◆ TASK DIRECTIONS ◆
Starting at the line containing "with BuildSketch(Plane.YZ) as", copy each line exactly, ending with the line containing "cad_parts[node].hide_render = cad_parts[node].hide_viewport". Leave out everything else.

Scripts that build objects:
---------------

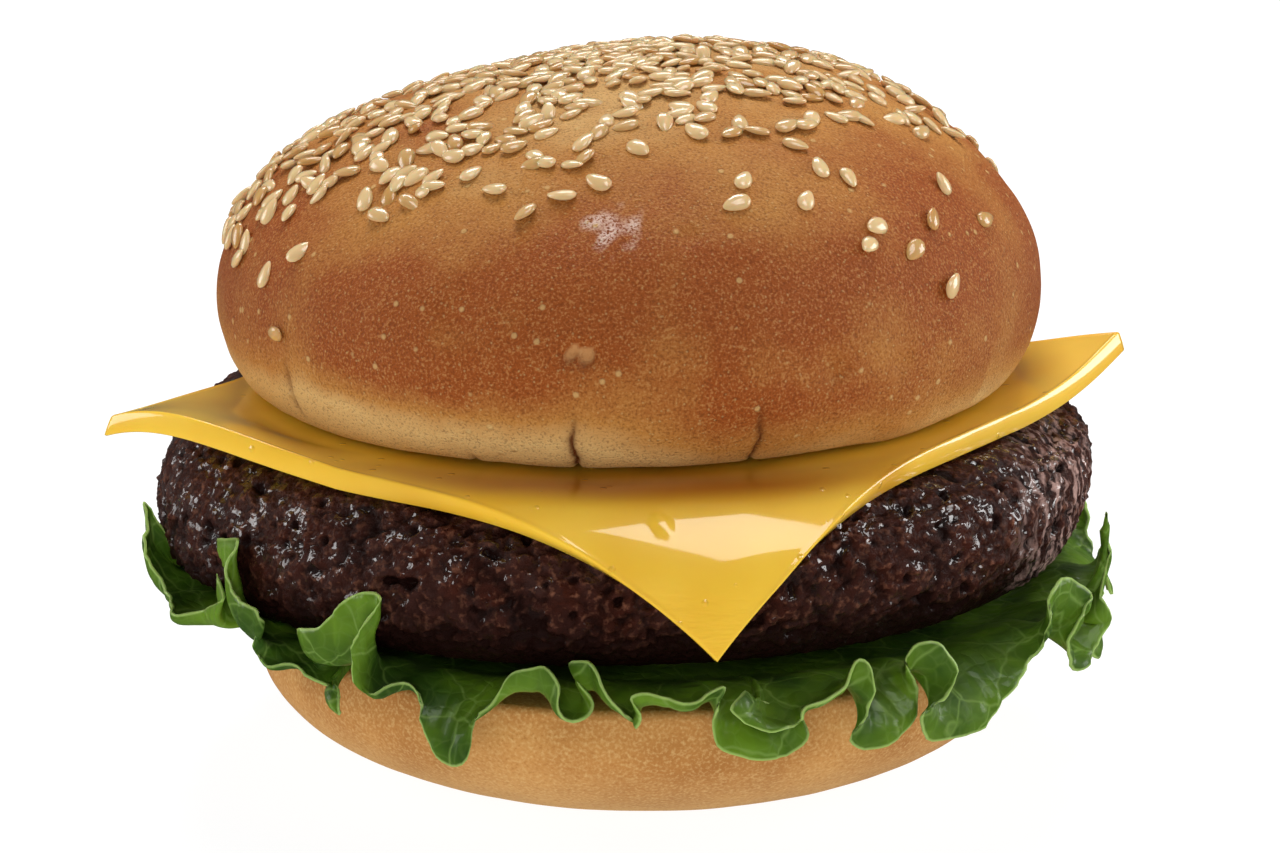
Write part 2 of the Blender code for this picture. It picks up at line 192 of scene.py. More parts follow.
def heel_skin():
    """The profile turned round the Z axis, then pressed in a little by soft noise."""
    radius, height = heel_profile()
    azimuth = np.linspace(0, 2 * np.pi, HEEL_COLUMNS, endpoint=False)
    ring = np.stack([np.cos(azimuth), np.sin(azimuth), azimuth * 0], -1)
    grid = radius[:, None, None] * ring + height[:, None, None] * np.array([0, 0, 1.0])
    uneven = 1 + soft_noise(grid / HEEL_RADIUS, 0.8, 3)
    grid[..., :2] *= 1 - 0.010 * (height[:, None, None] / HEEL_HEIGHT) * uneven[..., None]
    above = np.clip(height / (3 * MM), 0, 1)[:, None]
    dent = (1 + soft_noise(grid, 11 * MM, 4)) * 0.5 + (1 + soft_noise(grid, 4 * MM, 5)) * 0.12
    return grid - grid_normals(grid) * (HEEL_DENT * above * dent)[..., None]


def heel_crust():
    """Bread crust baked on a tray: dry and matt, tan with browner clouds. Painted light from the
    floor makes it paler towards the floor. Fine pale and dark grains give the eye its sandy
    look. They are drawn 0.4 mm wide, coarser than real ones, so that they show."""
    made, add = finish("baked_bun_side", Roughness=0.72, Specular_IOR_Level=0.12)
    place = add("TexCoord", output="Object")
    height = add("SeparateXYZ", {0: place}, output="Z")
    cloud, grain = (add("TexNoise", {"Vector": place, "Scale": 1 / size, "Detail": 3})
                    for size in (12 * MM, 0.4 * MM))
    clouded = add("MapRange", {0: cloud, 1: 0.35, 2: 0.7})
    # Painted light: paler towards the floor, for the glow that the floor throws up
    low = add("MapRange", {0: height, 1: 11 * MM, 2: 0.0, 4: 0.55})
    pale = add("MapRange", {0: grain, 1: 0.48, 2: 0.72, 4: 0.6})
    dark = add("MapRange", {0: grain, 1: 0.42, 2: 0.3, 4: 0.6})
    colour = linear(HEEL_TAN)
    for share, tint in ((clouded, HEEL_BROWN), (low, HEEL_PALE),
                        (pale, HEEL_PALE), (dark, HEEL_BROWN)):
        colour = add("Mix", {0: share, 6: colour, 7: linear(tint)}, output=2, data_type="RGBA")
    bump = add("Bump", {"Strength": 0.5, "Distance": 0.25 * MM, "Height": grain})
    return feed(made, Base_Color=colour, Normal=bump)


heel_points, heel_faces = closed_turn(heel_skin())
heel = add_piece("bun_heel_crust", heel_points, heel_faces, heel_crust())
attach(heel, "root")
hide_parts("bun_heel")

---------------

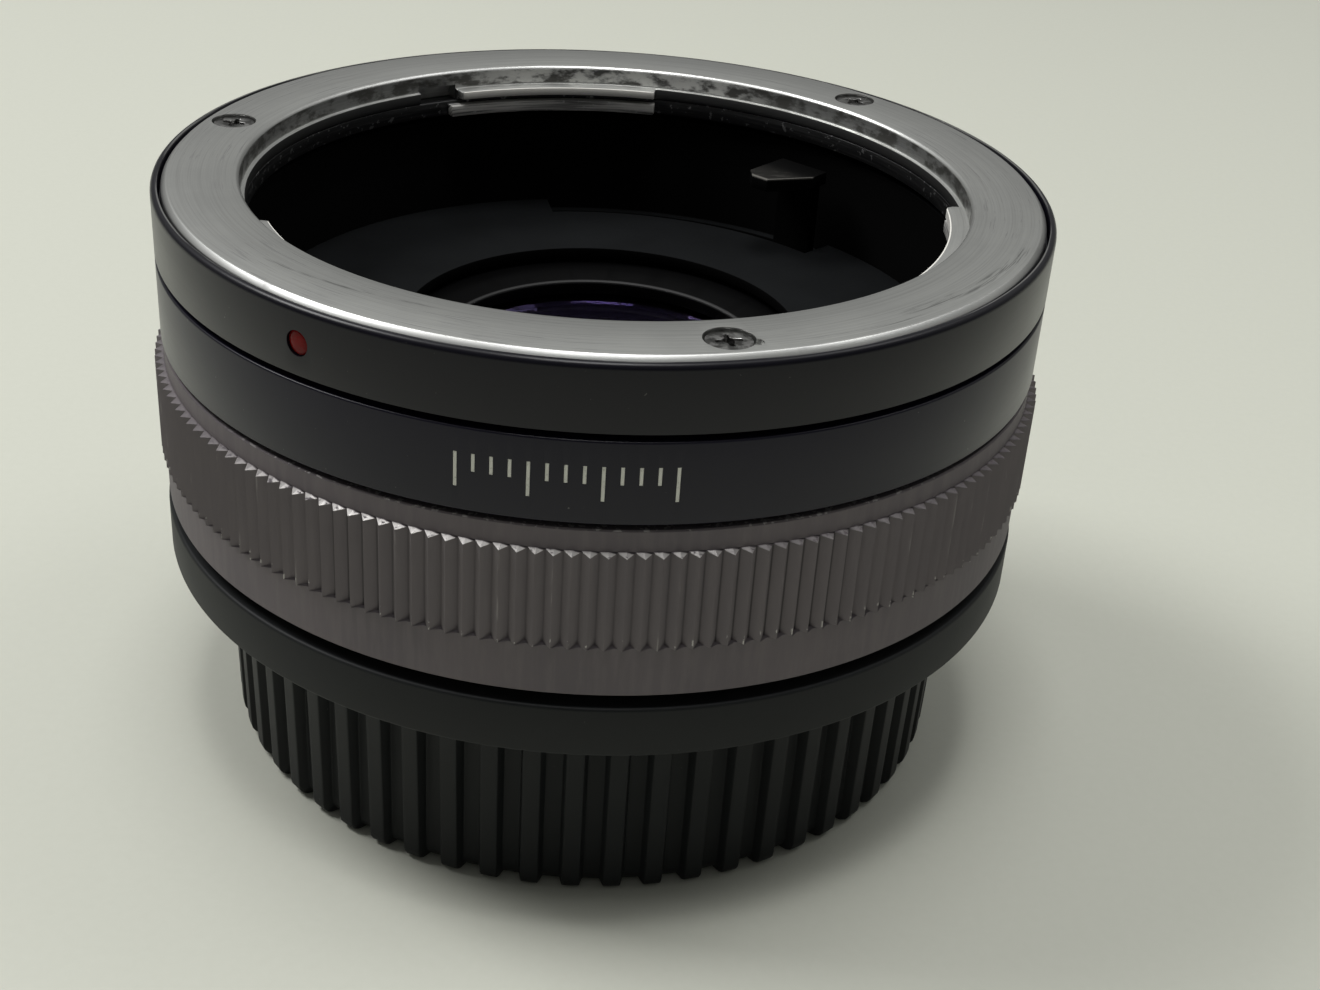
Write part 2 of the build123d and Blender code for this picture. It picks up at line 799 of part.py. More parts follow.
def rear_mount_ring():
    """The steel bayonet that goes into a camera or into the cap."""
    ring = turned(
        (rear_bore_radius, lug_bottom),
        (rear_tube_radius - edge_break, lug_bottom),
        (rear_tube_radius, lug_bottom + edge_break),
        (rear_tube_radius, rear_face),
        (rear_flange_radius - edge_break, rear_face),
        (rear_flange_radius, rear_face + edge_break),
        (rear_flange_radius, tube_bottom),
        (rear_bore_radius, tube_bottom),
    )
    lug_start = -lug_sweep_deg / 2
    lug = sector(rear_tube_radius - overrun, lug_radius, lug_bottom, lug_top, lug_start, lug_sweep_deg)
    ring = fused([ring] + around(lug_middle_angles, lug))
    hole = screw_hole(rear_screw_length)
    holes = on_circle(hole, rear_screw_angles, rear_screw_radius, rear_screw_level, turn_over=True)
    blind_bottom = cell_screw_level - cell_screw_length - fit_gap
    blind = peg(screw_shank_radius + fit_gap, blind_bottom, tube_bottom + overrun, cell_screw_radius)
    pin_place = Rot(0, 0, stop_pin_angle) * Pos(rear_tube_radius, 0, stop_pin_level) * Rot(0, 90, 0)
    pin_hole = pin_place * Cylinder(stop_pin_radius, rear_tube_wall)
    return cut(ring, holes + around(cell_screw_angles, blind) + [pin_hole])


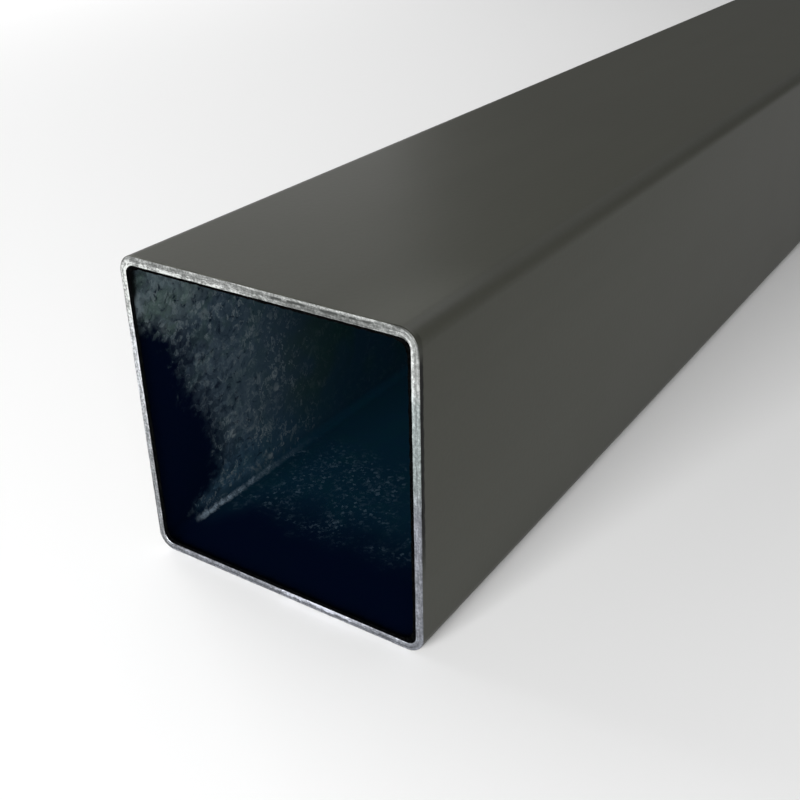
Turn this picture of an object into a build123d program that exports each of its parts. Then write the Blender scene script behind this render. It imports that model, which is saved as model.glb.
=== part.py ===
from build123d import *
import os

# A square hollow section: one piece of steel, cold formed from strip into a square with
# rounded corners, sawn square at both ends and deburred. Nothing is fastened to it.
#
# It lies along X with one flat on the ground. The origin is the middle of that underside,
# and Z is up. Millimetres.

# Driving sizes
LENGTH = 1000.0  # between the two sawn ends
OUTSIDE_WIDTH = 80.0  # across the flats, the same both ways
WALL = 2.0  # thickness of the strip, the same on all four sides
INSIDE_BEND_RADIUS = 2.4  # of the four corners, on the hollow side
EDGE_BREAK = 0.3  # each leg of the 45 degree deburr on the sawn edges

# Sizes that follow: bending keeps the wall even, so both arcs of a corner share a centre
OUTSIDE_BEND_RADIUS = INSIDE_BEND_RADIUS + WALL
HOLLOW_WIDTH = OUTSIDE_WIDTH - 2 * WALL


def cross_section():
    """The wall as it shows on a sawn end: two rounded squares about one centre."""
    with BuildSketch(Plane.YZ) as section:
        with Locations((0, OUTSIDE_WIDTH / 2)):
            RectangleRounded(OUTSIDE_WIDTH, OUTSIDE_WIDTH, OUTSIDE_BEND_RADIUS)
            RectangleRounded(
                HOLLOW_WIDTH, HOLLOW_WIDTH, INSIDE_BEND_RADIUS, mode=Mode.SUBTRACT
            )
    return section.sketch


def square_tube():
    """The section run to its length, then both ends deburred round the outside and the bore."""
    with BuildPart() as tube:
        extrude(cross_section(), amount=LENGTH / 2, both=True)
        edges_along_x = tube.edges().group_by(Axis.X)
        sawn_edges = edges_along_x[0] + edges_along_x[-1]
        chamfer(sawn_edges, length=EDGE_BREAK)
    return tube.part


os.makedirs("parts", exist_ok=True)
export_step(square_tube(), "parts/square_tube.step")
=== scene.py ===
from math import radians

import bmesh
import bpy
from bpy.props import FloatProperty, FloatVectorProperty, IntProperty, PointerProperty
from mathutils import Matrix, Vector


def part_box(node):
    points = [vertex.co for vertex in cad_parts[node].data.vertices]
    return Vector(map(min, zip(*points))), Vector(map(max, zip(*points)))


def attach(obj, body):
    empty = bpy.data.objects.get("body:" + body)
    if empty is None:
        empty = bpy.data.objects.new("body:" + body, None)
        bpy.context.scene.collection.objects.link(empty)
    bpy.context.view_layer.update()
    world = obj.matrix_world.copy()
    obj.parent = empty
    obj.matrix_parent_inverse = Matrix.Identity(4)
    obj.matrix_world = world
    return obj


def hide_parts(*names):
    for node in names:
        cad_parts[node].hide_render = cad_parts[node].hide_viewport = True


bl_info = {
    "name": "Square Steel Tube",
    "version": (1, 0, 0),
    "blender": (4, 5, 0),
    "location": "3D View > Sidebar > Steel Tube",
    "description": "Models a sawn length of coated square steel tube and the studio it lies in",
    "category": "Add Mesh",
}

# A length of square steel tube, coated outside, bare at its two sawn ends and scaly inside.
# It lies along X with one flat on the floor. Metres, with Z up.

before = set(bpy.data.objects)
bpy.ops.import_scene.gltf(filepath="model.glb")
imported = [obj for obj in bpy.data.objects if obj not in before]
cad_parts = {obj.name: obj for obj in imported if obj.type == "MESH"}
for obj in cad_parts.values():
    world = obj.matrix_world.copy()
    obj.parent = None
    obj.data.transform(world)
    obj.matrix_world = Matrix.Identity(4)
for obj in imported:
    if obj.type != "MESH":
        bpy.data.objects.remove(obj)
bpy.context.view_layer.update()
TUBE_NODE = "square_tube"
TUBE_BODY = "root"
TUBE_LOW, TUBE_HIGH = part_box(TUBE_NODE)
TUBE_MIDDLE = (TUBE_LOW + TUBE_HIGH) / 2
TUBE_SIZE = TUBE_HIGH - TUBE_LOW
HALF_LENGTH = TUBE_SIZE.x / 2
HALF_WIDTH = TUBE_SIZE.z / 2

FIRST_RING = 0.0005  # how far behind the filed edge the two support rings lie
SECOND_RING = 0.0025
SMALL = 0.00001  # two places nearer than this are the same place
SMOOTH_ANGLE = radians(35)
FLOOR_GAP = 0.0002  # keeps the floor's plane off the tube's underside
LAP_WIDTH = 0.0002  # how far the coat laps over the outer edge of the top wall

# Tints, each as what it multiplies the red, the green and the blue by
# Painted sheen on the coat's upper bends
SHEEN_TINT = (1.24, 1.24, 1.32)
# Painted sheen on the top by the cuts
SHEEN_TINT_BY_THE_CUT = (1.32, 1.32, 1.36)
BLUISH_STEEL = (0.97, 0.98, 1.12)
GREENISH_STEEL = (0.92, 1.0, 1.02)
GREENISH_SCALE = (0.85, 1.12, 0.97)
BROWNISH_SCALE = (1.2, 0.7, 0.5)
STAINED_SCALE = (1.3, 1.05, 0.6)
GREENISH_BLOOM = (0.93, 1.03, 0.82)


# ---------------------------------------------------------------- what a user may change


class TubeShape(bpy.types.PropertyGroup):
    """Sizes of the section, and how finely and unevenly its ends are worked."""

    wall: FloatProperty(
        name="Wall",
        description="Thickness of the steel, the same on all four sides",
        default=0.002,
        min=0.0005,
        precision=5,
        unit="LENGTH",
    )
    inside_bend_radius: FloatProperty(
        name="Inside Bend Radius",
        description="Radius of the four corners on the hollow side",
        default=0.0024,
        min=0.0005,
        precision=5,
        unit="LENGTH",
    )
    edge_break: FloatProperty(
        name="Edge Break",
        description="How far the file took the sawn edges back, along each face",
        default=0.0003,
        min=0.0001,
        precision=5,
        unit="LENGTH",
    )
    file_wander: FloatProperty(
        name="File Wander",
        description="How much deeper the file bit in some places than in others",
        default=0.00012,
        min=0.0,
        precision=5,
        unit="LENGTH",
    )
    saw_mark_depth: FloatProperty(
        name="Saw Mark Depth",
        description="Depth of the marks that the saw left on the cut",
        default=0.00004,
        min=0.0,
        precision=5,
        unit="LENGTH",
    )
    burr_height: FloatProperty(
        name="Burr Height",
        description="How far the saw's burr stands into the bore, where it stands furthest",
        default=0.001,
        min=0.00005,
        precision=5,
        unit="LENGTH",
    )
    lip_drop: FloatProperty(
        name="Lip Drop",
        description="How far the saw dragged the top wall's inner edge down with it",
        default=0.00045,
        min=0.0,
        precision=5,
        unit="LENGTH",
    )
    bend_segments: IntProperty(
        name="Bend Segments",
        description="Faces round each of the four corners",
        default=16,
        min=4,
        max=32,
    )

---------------

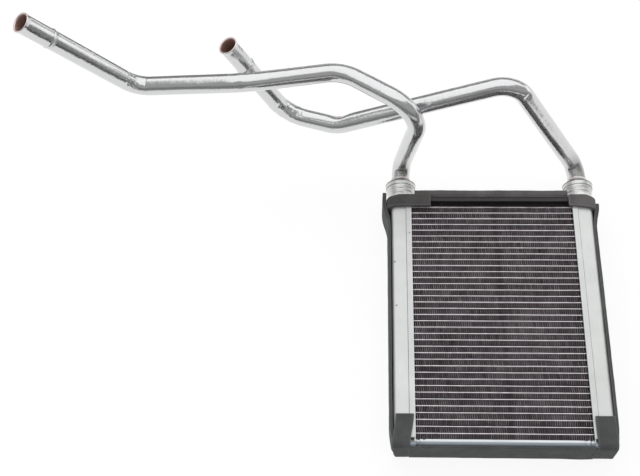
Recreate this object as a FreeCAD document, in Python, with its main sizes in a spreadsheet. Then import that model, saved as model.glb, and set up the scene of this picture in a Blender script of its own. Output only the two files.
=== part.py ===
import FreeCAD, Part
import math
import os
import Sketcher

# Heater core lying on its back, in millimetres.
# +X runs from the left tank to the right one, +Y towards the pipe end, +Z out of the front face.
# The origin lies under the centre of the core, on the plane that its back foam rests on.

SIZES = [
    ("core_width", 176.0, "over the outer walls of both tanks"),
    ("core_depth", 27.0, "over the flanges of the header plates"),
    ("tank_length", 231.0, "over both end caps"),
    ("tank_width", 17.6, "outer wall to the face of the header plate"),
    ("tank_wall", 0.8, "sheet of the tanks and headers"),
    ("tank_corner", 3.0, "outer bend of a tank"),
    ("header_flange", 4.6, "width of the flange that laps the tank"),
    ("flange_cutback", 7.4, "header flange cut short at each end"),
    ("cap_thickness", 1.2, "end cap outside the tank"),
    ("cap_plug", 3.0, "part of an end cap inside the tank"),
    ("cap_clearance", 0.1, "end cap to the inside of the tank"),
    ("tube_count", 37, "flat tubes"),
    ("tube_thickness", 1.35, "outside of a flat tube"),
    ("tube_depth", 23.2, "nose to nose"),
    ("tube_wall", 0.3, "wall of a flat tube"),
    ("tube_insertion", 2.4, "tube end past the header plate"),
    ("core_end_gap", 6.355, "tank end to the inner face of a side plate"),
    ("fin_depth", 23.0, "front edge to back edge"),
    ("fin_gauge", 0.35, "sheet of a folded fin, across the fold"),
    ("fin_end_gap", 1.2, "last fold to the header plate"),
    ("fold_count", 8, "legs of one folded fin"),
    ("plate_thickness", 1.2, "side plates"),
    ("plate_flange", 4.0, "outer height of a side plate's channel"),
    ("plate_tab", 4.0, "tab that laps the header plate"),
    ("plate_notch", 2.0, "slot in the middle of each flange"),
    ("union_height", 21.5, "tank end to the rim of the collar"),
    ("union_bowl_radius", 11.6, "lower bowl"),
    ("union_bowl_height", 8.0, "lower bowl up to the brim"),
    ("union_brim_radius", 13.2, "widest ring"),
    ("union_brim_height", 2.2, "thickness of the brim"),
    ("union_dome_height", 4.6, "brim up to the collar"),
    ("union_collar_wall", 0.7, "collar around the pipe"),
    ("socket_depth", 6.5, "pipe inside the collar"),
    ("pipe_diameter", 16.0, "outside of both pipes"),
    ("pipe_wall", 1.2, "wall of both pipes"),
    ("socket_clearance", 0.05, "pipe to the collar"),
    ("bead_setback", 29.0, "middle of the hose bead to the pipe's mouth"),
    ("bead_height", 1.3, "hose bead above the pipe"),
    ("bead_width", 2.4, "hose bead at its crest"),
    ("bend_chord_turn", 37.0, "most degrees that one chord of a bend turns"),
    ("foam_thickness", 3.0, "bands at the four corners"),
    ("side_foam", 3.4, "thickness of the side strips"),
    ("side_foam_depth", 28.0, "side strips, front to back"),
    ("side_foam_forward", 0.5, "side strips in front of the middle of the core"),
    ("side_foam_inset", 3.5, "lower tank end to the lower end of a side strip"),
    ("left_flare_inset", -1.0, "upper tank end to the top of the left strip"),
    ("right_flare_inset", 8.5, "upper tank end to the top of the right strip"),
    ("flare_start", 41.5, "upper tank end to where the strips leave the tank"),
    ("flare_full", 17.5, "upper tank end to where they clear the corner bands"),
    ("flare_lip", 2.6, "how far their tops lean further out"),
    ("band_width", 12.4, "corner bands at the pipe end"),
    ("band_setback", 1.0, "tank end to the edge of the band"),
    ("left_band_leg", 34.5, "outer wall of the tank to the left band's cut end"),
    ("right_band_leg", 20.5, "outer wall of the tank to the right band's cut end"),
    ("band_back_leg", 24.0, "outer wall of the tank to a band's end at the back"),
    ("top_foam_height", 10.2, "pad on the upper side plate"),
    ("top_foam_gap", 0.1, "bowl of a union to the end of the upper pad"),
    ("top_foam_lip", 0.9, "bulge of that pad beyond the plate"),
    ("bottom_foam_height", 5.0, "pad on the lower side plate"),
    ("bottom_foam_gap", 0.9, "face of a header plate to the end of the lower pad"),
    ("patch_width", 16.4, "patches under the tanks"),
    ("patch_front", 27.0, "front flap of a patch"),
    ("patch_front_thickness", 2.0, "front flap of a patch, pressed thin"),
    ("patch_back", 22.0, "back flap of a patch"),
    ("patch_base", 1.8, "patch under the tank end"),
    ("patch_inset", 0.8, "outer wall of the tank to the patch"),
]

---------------

◆ TASK ANSWER ◆
    with BuildSketch(Plane.YZ) as section:
        with Locations((0, OUTSIDE_WIDTH / 2)):
            RectangleRounded(OUTSIDE_WIDTH, OUTSIDE_WIDTH, OUTSIDE_BEND_RADIUS)
            RectangleRounded(
                HOLLOW_WIDTH, HOLLOW_WIDTH, INSIDE_BEND_RADIUS, mode=Mode.SUBTRACT
            )
    return section.sketch


def square_tube():
    """The section run to its length, then both ends deburred round the outside and the bore."""
    with BuildPart() as tube:
        extrude(cross_section(), amount=LENGTH / 2, both=True)
        edges_along_x = tube.edges().group_by(Axis.X)
        sawn_edges = edges_along_x[0] + edges_along_x[-1]
        chamfer(sawn_edges, length=EDGE_BREAK)
    return tube.part


os.makedirs("parts", exist_ok=True)
export_step(square_tube(), "parts/square_tube.step")
=== scene.py ===
from math import radians

import bmesh
import bpy
from bpy.props import FloatProperty, FloatVectorProperty, IntProperty, PointerProperty
from mathutils import Matrix, Vector


def part_box(node):
    points = [vertex.co for vertex in cad_parts[node].data.vertices]
    return Vector(map(min, zip(*points))), Vector(map(max, zip(*points)))


def attach(obj, body):
    empty = bpy.data.objects.get("body:" + body)
    if empty is None:
        empty = bpy.data.objects.new("body:" + body, None)
        bpy.context.scene.collection.objects.link(empty)
    bpy.context.view_layer.update()
    world = obj.matrix_world.copy()
    obj.parent = empty
    obj.matrix_parent_inverse = Matrix.Identity(4)
    obj.matrix_world = world
    return obj


def hide_parts(*names):
    for node in names:
        cad_parts[node].hide_render = cad_parts[node].hide_viewport = True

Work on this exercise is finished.